§ The task
Begin at the first line and end at the line containing "lift: float = 0.06". Extract exactly those lines.

§ Supplied data
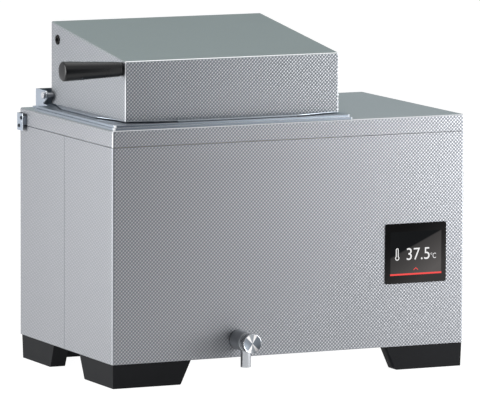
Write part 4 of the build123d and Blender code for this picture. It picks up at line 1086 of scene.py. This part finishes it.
@dataclass
class Display:
    """Signs that the screen shows behind its black glass."""

    digits: str = "37.5"
    digit_height: float = 18.0
    digit_width: float = 38.5
    digit_middle: Point = (54.8, 44.0)
    unit: str = "°C"
    unit_height: float = 8.3
    unit_width: float = 9.0
    unit_middle: Point = (80.3, 40.0)
    stroke_offset: float = -0.004
    bar: tuple[float, float, float, float] = (8.0, 12.4, 94.0, 14.9)
    chevron_middle: Point = (51.0, 21.3)
    chevron_width: float = 7.5
    chevron_height: float = 4.4
    chevron_stroke: float = 1.3
    thermometer_middle: Point = (19.7, 44.4)
    tube_radius: float = 2.3
    bulb_radius: float = 3.5
    thermometer_height: float = 18.5
    tube_steps: int = 12
    bulb_steps: int = 24
    outline: float = 1.3
    lift: float = 0.06

    def flat(self, work: bmesh.types.BMesh) -> bmesh.types.BMesh:
        """Stands flat faces on the glass, in millimetres from its lower left corner, with a thickness."""
        faces = list(work.faces)
        raised = bmesh.ops.extrude_face_region(work, geom=faces)
        verts = [item for item in raised["geom"] if isinstance(item, bmesh.types.BMVert)]
        bmesh.ops.translate(work, verts=verts, vec=(0.0, 0.0, self.lift))
        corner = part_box("display_glass")[0]
        turn = Matrix.Rotation(math.radians(90.0), 4, "X")
        bmesh.ops.scale(work, verts=work.verts, vec=(MM, MM, MM))
        bmesh.ops.transform(work, verts=work.verts, matrix=Matrix.Translation(corner) @ turn)
        return work

    def lettering(self, text: str, centre: Point, width: float, height: float) -> bmesh.types.BMesh:
        """Flat faces of a reading, fitted to a width and height.

        Args:
            text: what it reads.
            centre: its middle on the glass.
            width: its width in millimetres.
            height: its height.

        Returns:
            The faces.
        """
        curve = bpy.data.curves.new("reading", "FONT")
        curve.body = text
        curve.offset = self.stroke_offset
        holder = bpy.data.objects.new("reading", curve)
        bpy.context.scene.collection.objects.link(holder)
        bpy.context.view_layer.update()
        mesh = bpy.data.meshes.new_from_object(
            holder.evaluated_get(bpy.context.evaluated_depsgraph_get())
        )
        work = bmesh.new()
        work.from_mesh(mesh)
        bpy.data.objects.remove(holder)
        bpy.data.curves.remove(curve)
        bpy.data.meshes.remove(mesh)
        xs = [vert.co.x for vert in work.verts]
        ys = [vert.co.y for vert in work.verts]
        scale = (width / (max(xs) - min(xs)), height / (max(ys) - min(ys)), 1.0)
        old = Vector(((max(xs) + min(xs)) / 2, (max(ys) + min(ys)) / 2, 0.0))
        bmesh.ops.translate(work, verts=work.verts, vec=-old)
        bmesh.ops.scale(work, verts=work.verts, vec=scale)
        bmesh.ops.translate(work, verts=work.verts, vec=(*centre, 0.0))
        return work

    def thermometer(self) -> bmesh.types.BMesh:
        """Outline of a thermometer: a tube that opens into a bulb."""
        work = bmesh.new()
        bulb_middle = -self.thermometer_height / 2 + self.bulb_radius
        tube_top = self.thermometer_height / 2 - self.tube_radius
        rings = []
        for inset in (0.0, self.outline):
            tube = self.tube_radius - inset
            bulb = self.bulb_radius - inset
            meeting = math.degrees(math.asin(tube / bulb))
            points = maker.rounded((0.0, tube_top), tube, 0.0, 180.0, self.tube_steps)
            start, end = 90.0 + meeting, 450.0 - meeting
            points += maker.rounded((0.0, bulb_middle), bulb, start, end, self.bulb_steps)
            rings.append([work.verts.new((*point, 0.0)) for point in points])
        outer, inner = rings
        for step, vert in enumerate(outer):
            after = (step + 1) % len(outer)
            work.faces.new((vert, outer[after], inner[after], inner[step]))
        bmesh.ops.translate(work, verts=work.verts, vec=(*self.thermometer_middle, 0.0))
        return work

    def chevron(self) -> bmesh.types.BMesh:
        """Arrow head of two strokes that points up."""
        work = bmesh.new()
        half = self.chevron_width / 2
        rise = self.chevron_height
        stroke = self.chevron_stroke
        outline = [
            (-half, 0.0),
            (0.0, rise - stroke),
            (half, 0.0),
            (half, stroke),
            (0.0, rise),
            (-half, stroke),
        ]
        verts = [work.verts.new((x, y, 0.0)) for x, y in outline]
        work.faces.new((verts[0], verts[1], verts[4], verts[5]))
        work.faces.new((verts[1], verts[2], verts[3], verts[4]))
        middle_x, middle_y = self.chevron_middle
        bmesh.ops.translate(work, verts=work.verts, vec=(middle_x, middle_y - rise / 2, 0.0))
        return work

    def line(self) -> bmesh.types.BMesh:
        """Bar across the foot of the screen."""
        work = bmesh.new()
        left, low, right, high = self.bar
        corners = ((left, low), (right, low), (right, high), (left, high))
        work.faces.new([work.verts.new((x, y, 0.0)) for x, y in corners])
        return work

    def build(self) -> None:
        """Makes every sign and fixes it to the casing."""
        reading = self.lettering(self.digits, self.digit_middle, self.digit_width, self.digit_height)
        unit = self.lettering(self.unit, self.unit_middle, self.unit_width, self.unit_height)
        signs = (
            ("screen_reading", reading, "white_ink"),
            ("screen_unit", unit, "white_ink"),
            ("screen_thermometer", self.thermometer(), "white_ink"),
            ("screen_chevron", self.chevron(), "red_ink"),
            ("screen_bar", self.line(), "red_ink"),
        )
        for name, work, ink in signs:
            maker.piece(name, self.flat(work), "casing", finishes.slots[ink], "screen_panel")


@dataclass
class Fasteners:
    """Small pieces whose round sides get smooth."""

    nodes: tuple[tuple[str, str], ...] = (
        ("bracket_screws", "zinc_steel"),
        ("foot_screws", "zinc_steel"),
        ("drain_fitting", "drawn_steel"),
        ("temperature_probe", "drawn_steel"),
        ("tap_gasket", "black_rubber"),
        ("tap_bonnet", "tap_casting"),
        ("drain_hose", "hose_silicone"),
    )

    def dress(self) -> None:
        """Refines each of them."""
        groups = frame["record"]["behaviour"]["bodies"]
        record_slots = {row["node"]: row["material_slot"] for row in frame["record"]["subparts"]}
        for node, finish in self.nodes:
            body = next(name for name, members in groups.items() if node in members)
            maker.refined(node, f"smooth_{node}", body, finishes.slots[finish], record_slots[node])


@dataclass(frozen=True)
class Lamp:
    """A square soft lamp that faces a target, in metres and watts."""

    name: str
    place: Place
    target: Place
    size: float
    power: float

    def build(self) -> None:
        """Hangs the lamp."""
        light = bpy.data.lights.new(self.name, "AREA")
        light.shape = "SQUARE"
        light.size = self.size
        light.energy = self.power
        holder = bpy.data.objects.new(self.name, light)
        holder.location = self.place
        aim = Vector(self.target) - Vector(self.place)
        holder.rotation_euler = aim.to_track_quat("-Z", "Y").to_euler()
        bpy.context.scene.collection.objects.link(holder)


@dataclass(frozen=True)
class Card:
    """An upright card that only reflections meet; its corners share one y, in metres."""

    name: str
    low: Place
    high: Place
    tone: Colour

    def build(self) -> None:
        """Stands the card in the studio."""
        low, high = self.low, self.high
        work = bmesh.new()
        corners = (low, (high[0], high[1], low[2]), high, (low[0], low[1], high[2]))
        work.faces.new([work.verts.new(corner) for corner in corners])
        made = linked(self.name, work)
        shader = Shader(self.name)
        shader.finish(
            Base_Color=(0.0, 0.0, 0.0),
            Roughness=1.0,
            Specular_IOR_Level=0.0,
            Emission_Color=self.tone,
            Emission_Strength=1.0,
        )
        cover(made, shader.material)
        for ray in ("camera", "diffuse", "transmission", "shadow"):
            setattr(made, f"visible_{ray}", False)


@dataclass
class Studio:
    """Pale floor, soft lamps, white surroundings, cards for the reflections, and the camera."""

    floor_size: float = 60.0
    floor_tone: Colour = (0.86, 0.86, 0.86)
    floor_roughness: float = 0.9
    floor_specular: float = 0.1
    floor_glow: float = 1.2
    floor_glow_share: float = 0.8
    ambient: Colour = (0.28, 0.28, 0.2856)
    lamps: tuple[Lamp, ...] = (
        Lamp("left_box", (-2.5, 0.9, 0.4), (-0.2, 0.0, 0.25), 1.4, 92.0),
        Lamp("right_box", (1.35, -0.8, 0.35), (0.35, -0.15, 0.1), 1.0, 34.0),
        Lamp("top_box", (0.0, 0.3, 2.4), (0.0, 0.0, 0.3), 2.0, 14.0),
    )
    cards: tuple[Card, ...] = (
        Card("front_flag", (-1.6, -1.1, 0.02), (0.36, -1.1, 1.0), (0.02, 0.03, 0.045)),
        Card("rear_flag", (-0.4, 2.4, 0.0), (4.5, 2.4, 3.0), (0.40, 0.46, 0.47)),
        Card("left_flag", (-4.0, 2.9, 0.0), (-0.45, 2.9, 2.0), (0.50, 0.50, 0.52)),
    )
    under_depth: float = 0.012
    under_left: float = -0.06
    under_split: float = 0.018
    under_right: float = 0.3
    # dark and grey cards standing in for the shade under the casing
    under_painted_shade: Colour = (0.01, 0.01, 0.012)
    under_painted_half_shade: Colour = (0.26, 0.27, 0.29)
    camera_place: Place = (-3719.9, -7904.7, 1304.7)
    azimuth: float = -0.439663
    elevation: float = 0.124714
    roll: float = 0.0042472
    lens: float = 437.4
    sensor: float = 36.0
    clip_range: Span = (0.5, 200.0)

    def world(self) -> None:
        """White to the eye and in reflections, softer as light."""
        world = bpy.data.worlds.new("surroundings")
        bpy.context.scene.world = world
        world.use_nodes = True
        tree = world.node_tree
        tree.nodes.clear()
        path = tree.nodes.new("ShaderNodeLightPath")
        seen = path.outputs["Is Camera Ray"]
        for ray in ("Is Glossy Ray", "Is Transmission Ray"):
            either = tree.nodes.new("ShaderNodeMath")
            either.operation = "MAXIMUM"
            tree.links.new(seen, either.inputs[0])
            tree.links.new(path.outputs[ray], either.inputs[1])
            seen = either.outputs[0]
        mix = tree.nodes.new("ShaderNodeMix")
        mix.data_type = "RGBA"
        tree.links.new(seen, mix.inputs[0])
        mix.inputs[COLOUR_A].default_value = (*self.ambient, 1.0)
        mix.inputs[COLOUR_B].default_value = (1.0, 1.0, 1.0, 1.0)
        background = tree.nodes.new("ShaderNodeBackground")
        tree.links.new(mix.outputs[MIXED_COLOUR], background.inputs["Color"])
        output = tree.nodes.new("ShaderNodeOutputWorld")
        tree.links.new(background.outputs[0], output.inputs["Surface"])

    def floor(self) -> None:
        """A pale floor that keeps the shadow and reads white to the eye."""
        work = bmesh.new()
        bmesh.ops.create_grid(work, x_segments=1, y_segments=1, size=self.floor_size / 2)
        made = linked("floor", work)
        shader = Shader("pale_floor")
        shader.finish(
            Base_Color=self.floor_tone,
            Roughness=self.floor_roughness,
            Specular_IOR_Level=self.floor_specular,
        )
        white = {"Color": (1.0, 1.0, 1.0, 1.0), "Strength": self.floor_glow}
        glow = shader.node("ShaderNodeEmission", {}, white)
        path = shader.node("ShaderNodeLightPath")
        glossy = Value(shader, path.outputs["Is Glossy Ray"])
        seen = Value(shader, path.outputs["Is Camera Ray"]).math("MAXIMUM", glossy)
        mix = shader.node(
            "ShaderNodeMixShader",
            {},
            {0: seen * self.floor_glow_share, 1: shader.surface.outputs[0], 2: glow.outputs[0]},
        )
        shader.tree.links.new(mix.outputs[0], shader.output.inputs["Surface"])
        cover(made, shader.material)

    def under_cards(self) -> tuple[Card, Card]:
        """Two cards under the casing's front, dark and grey, that stand in for the shade under the casing
        where the tap's spout mirrors it.
        """
        tap = middle("tap_knob")
        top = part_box("base_plate")[0].z
        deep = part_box("front_casing")[0].y + self.under_depth
        ends = (self.under_left, self.under_split, self.under_right)
        left, split, right = (tap.x + reach for reach in ends)
        return (
            Card("under_left", (left, deep, 0.0), (split, deep, top), self.under_painted_shade),
            Card("under_right", (split, deep, 0.0), (right, deep, top), self.under_painted_half_shade),
        )

    def camera(self) -> None:
        """The photograph's own long lens, from the front left and a little above."""
        low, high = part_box("top_cover")
        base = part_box("base_plate")[0].z
        origin = Vector(((low.x + high.x) / 2, (low.y + high.y) / 2, base))
        data = bpy.data.cameras.new("camera")
        data.lens = self.lens
        data.sensor_width = self.sensor
        data.clip_start, data.clip_end = self.clip_range
        made = bpy.data.objects.new("camera", data)
        bpy.context.scene.collection.objects.link(made)
        turn = Matrix.Rotation(self.azimuth, 4, "Z") @ Matrix.Rotation(math.pi / 2 - self.elevation, 4, "X")
        turn = turn @ Matrix.Rotation(self.roll, 4, "Z")
        made.matrix_world = Matrix.Translation(origin + Vector(self.camera_place) * MM) @ turn
        bpy.context.scene.camera = made

    def build(self) -> None:
        """Sets up the whole studio."""
        self.world()
        self.floor()
        for item in (*self.lamps, *self.cards, *self.under_cards()):
            item.build()
        self.camera()
        bpy.context.scene.view_settings.view_transform = "Standard"
        log.info("studio ready")


def main() -> None:
    """Builds the finishes, the pieces and the studio, in that order."""
    logging.basicConfig(level=logging.INFO, format="%(name)s: %(message)s")
    finishes.build()
    finishes.dress_nodes()
    Casing().dress()
    LidRim().dress()
    HingeParts().dress()
    Handle().build()
    DrainTap().build()
    Display().build()
    Fasteners().dress()
    Studio().build()
    bpy.context.view_layer.update()


if __name__ == "__main__":
    main()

§ Full answer
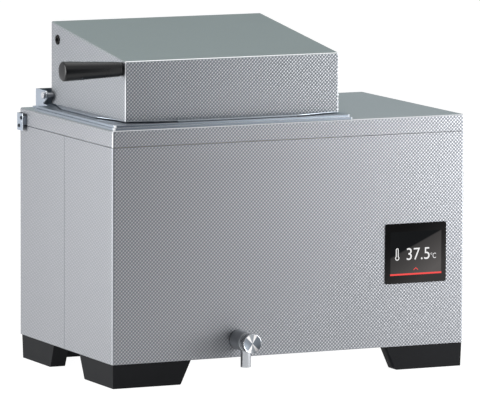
Write part 4 of the build123d and Blender code for this picture. It picks up at line 1086 of scene.py. This part finishes it.
@dataclass
class Display:
    """Signs that the screen shows behind its black glass."""

    digits: str = "37.5"
    digit_height: float = 18.0
    digit_width: float = 38.5
    digit_middle: Point = (54.8, 44.0)
    unit: str = "°C"
    unit_height: float = 8.3
    unit_width: float = 9.0
    unit_middle: Point = (80.3, 40.0)
    stroke_offset: float = -0.004
    bar: tuple[float, float, float, float] = (8.0, 12.4, 94.0, 14.9)
    chevron_middle: Point = (51.0, 21.3)
    chevron_width: float = 7.5
    chevron_height: float = 4.4
    chevron_stroke: float = 1.3
    thermometer_middle: Point = (19.7, 44.4)
    tube_radius: float = 2.3
    bulb_radius: float = 3.5
    thermometer_height: float = 18.5
    tube_steps: int = 12
    bulb_steps: int = 24
    outline: float = 1.3
    lift: float = 0.06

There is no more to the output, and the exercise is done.